Die Berliner Staatsanwaltschaft wollte sich auf Anfrage nicht zu Königs Aussagen äußern. Ein Sprecher bestätigte lediglich, dass der Mordfall weiterhin ungelöst sei und die Akte formell offen bleibe.
Für Experten ist der Akbulut-Mord ein typisches Beispiel für die Schwierigkeiten bei Ermittlungen im Rockermilieu. Die Kombination aus Schweigekodex, Einschüchterung von Zeugen und professioneller Tatausführung macht solche Fälle besonders herausfordernd.
«Morde im Rockermilieu werden oft akribisch geplant und von erfahrenen Tätern ausgeführt», erklärt Kriminologe Dr.
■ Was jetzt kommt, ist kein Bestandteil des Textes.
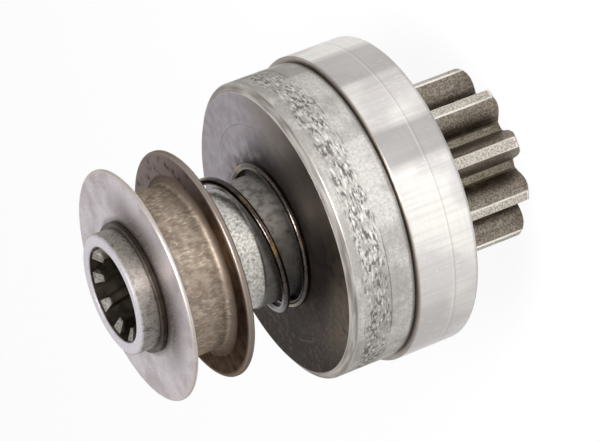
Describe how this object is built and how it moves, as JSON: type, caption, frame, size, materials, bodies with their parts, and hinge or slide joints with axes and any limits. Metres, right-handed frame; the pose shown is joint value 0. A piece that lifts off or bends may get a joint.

Stefan Behrendt von der Humboldt-Universität. «Die Aufklärungsquote liegt deutlich unter dem Durchschnitt bei Tötungsdelikten.»
Der Fall Akbulut reiht sich ein in eine Serie von ungeklärten Rockermorden in Deutschland. In Berlin allein gab es in den vergangenen 15 Jahren mindestens sechs Tötungsdelikte mit Bezug zum Rockermilieu, die bis heute nicht aufgeklärt wurden.
Michael König bleibt trotzdem optimistisch. «Kein Mörder kann sich jemals sicher fühlen. Die Akte ist offen, die Verjährungsfrist bei Mord gibt es nicht. Wir kriegen dich, vielleicht nicht heute oder morgen, aber irgendwann.»